Quote only the lines from the top of the listing below down to and including the line with "return smooth((abs(p.along) - FOOT_FRONT_X)".

--- SUPPLIED MATERIAL ---
▼

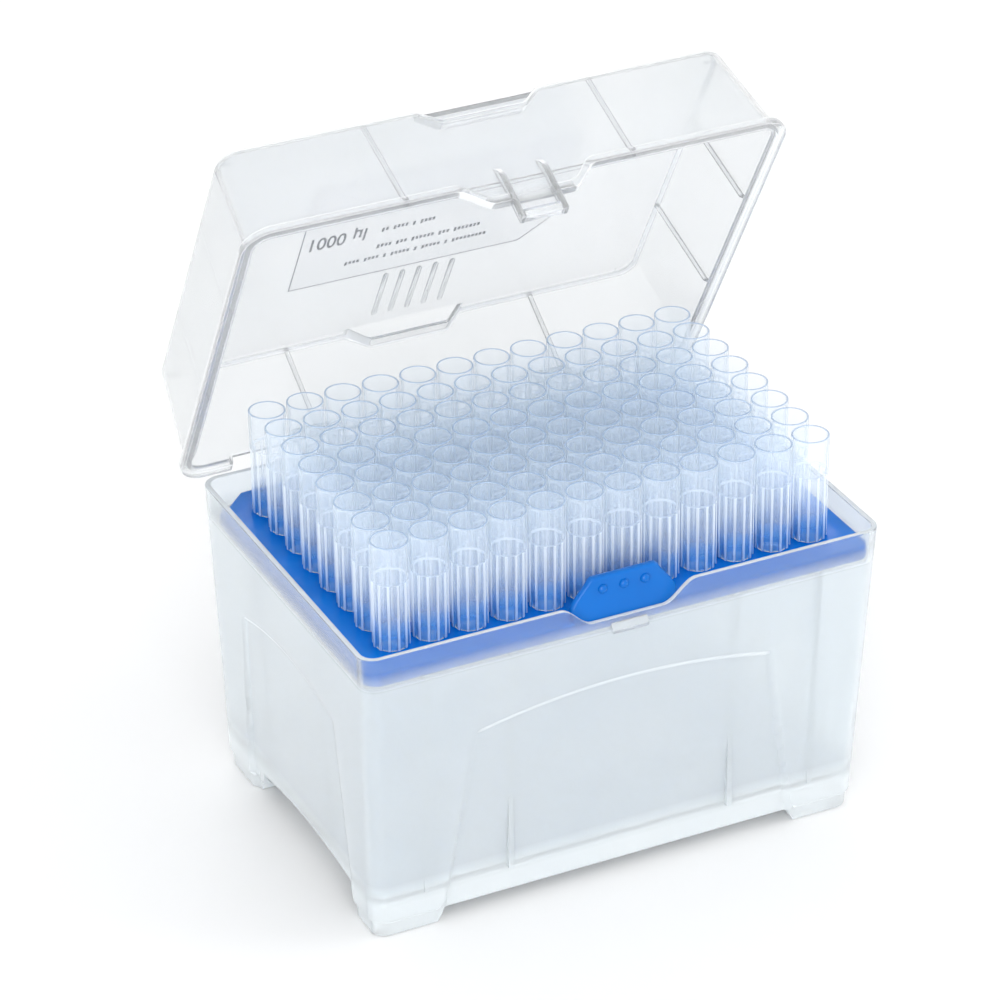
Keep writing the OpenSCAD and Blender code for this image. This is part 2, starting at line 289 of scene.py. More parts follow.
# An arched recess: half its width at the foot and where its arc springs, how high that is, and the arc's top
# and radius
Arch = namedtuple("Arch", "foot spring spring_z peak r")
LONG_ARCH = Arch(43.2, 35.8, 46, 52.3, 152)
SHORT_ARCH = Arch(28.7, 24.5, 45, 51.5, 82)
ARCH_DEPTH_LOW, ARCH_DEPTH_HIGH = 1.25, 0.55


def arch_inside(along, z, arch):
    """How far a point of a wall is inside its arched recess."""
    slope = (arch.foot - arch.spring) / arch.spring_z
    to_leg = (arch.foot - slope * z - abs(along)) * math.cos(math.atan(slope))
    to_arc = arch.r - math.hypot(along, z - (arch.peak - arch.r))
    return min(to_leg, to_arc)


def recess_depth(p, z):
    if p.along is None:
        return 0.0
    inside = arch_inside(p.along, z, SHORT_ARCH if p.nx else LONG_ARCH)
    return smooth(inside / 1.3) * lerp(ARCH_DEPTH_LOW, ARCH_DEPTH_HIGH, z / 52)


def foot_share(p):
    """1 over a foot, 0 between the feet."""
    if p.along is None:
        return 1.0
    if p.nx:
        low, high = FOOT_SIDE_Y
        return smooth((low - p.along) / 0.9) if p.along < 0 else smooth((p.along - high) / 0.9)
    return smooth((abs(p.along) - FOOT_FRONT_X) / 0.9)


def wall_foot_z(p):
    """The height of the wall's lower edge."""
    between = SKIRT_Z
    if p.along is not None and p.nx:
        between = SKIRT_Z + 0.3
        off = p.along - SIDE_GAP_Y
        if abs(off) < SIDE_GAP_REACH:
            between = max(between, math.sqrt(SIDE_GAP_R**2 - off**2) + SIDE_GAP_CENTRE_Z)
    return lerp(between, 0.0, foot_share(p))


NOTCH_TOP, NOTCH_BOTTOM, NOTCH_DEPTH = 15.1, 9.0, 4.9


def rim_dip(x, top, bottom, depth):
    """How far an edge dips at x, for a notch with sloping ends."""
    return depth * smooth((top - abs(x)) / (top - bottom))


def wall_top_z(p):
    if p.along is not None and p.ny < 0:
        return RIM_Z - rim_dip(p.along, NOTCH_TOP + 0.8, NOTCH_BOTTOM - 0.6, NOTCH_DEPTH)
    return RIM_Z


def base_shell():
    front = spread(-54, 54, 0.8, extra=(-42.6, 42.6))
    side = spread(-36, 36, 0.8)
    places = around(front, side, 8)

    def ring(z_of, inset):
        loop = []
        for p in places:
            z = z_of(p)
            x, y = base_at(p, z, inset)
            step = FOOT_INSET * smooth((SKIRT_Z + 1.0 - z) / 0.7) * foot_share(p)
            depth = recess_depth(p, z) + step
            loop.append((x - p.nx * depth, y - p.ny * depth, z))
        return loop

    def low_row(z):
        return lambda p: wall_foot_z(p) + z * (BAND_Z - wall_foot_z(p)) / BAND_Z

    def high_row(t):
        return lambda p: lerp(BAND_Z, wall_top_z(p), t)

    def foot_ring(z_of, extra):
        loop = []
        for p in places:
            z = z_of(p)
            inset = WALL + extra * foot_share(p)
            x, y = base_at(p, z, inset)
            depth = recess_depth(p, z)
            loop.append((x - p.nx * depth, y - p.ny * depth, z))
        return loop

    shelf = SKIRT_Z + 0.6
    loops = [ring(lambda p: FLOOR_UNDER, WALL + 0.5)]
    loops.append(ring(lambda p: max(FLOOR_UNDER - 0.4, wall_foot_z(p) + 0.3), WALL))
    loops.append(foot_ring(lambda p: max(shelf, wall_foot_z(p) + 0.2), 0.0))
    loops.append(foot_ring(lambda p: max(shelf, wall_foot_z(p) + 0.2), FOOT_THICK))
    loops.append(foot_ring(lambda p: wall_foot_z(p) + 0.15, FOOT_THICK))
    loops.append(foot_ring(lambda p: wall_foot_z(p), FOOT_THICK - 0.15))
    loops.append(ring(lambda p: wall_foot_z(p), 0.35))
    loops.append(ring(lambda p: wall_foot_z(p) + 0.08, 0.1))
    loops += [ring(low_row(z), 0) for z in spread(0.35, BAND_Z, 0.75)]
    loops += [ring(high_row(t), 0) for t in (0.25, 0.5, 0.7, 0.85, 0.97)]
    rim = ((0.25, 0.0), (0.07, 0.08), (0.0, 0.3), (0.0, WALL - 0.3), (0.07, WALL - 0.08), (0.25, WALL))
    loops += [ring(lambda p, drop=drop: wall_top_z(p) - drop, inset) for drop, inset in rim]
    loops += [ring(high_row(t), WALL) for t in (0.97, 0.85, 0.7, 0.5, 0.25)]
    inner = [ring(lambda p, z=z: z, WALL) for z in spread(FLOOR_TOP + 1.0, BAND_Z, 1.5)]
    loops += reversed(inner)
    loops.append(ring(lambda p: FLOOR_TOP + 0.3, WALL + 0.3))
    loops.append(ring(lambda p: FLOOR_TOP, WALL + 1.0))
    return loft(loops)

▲

--- COMPLETE RESPONSE ---
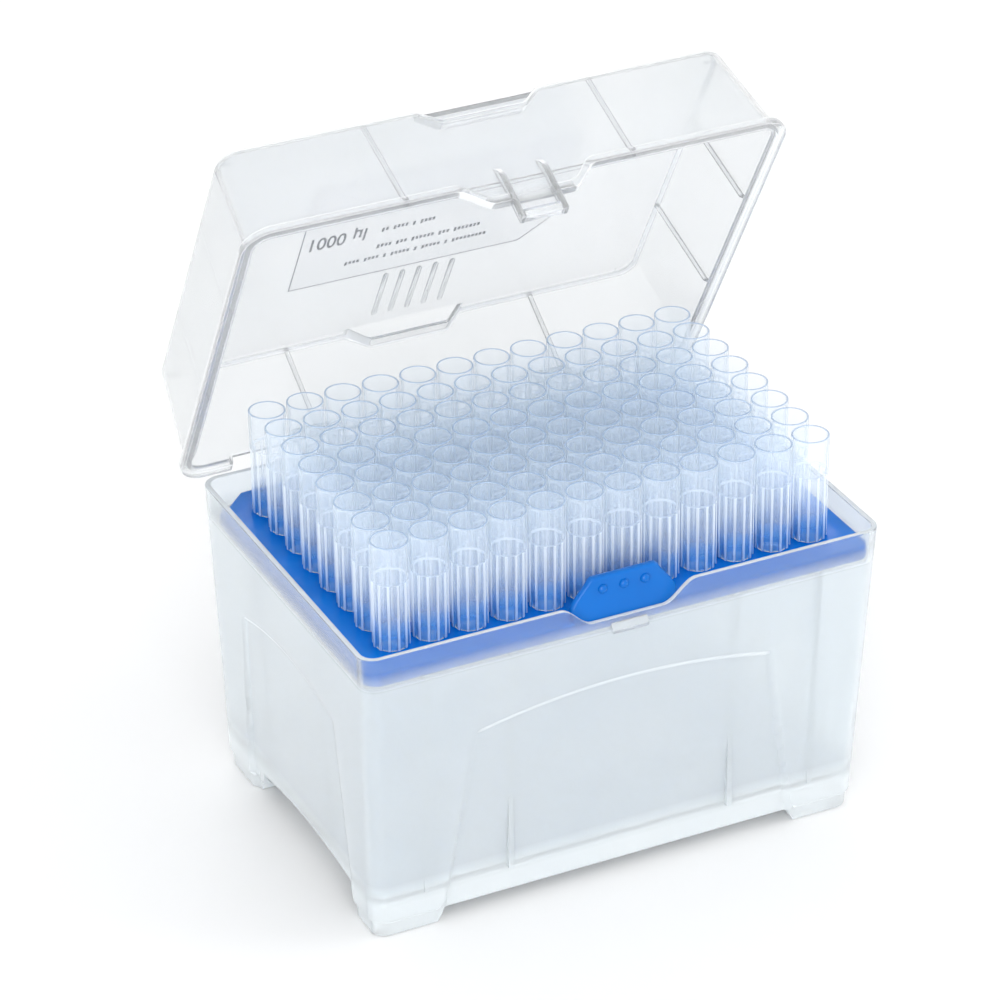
Keep writing the OpenSCAD and Blender code for this image. This is part 2, starting at line 289 of scene.py. More parts follow.
# An arched recess: half its width at the foot and where its arc springs, how high that is, and the arc's top
# and radius
Arch = namedtuple("Arch", "foot spring spring_z peak r")
LONG_ARCH = Arch(43.2, 35.8, 46, 52.3, 152)
SHORT_ARCH = Arch(28.7, 24.5, 45, 51.5, 82)
ARCH_DEPTH_LOW, ARCH_DEPTH_HIGH = 1.25, 0.55


def arch_inside(along, z, arch):
    """How far a point of a wall is inside its arched recess."""
    slope = (arch.foot - arch.spring) / arch.spring_z
    to_leg = (arch.foot - slope * z - abs(along)) * math.cos(math.atan(slope))
    to_arc = arch.r - math.hypot(along, z - (arch.peak - arch.r))
    return min(to_leg, to_arc)


def recess_depth(p, z):
    if p.along is None:
        return 0.0
    inside = arch_inside(p.along, z, SHORT_ARCH if p.nx else LONG_ARCH)
    return smooth(inside / 1.3) * lerp(ARCH_DEPTH_LOW, ARCH_DEPTH_HIGH, z / 52)


def foot_share(p):
    """1 over a foot, 0 between the feet."""
    if p.along is None:
        return 1.0
    if p.nx:
        low, high = FOOT_SIDE_Y
        return smooth((low - p.along) / 0.9) if p.along < 0 else smooth((p.along - high) / 0.9)
    return smooth((abs(p.along) - FOOT_FRONT_X) / 0.9)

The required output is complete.